Table 6. Fully Shared Model Performance with 3 datasets combination
Table 7. Shared Private Model Performance with 3 datasets combination

5.3 RQ3: Datasets Combination

From Table 6 and 7, it can be observed that the improvement in individual dataset compared to single task learning is limited as the number of datasets have increased (most of the time, the combination of two datasets performs better than the combination of three datasets). This could be due to the difficulty in generalizing the model on various datasets. The best performance is observed when using datasets of similar sizes and sources. An interesting insight was observed when datasets having information on different domains boost the performance of each other significantly. For example, datasets 1 and 6 belonging to the same source have samples emphasizing different domains. Dataset 1 having samples that are majorly offensive gains shared knowledge on the attack of women and immigrants from dataset 6. Dataset 6 too learns knowledge of contrasting domains from dataset 1 that help generalize the model to tackle new samples.
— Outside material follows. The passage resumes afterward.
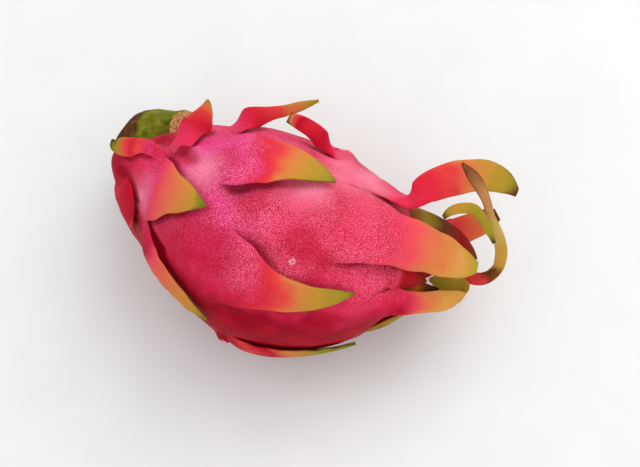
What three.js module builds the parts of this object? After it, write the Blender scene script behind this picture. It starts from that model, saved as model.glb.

6 Conclusion and Future Work

In this paper, an attempt was made to create a hate speech detection model that was trained on different datasets. To improve the performance and generality of the model, multi-task learning was leveraged. With the help of this methodology and careful examination of the datasets, a robust model that identifies and prevents various domains of hate attacks can be built, thus creating a safe and trustworthy space for users in social media. The contributions of the current work are twofold: (a) Experiments conducted across different types of settings and models help us develop a multi-task system that can be trained on datasets from different domains and detect hate speech in a generalized manner. (b) Studies were conducted on the effect of combinations and increase in datasets in a multi-task setting to improve the decision-making process of setting up new hate speech detection systems.

In the future, we would like to work on multi-modal hate speech detection systems that can help us monitor a plethora of social media.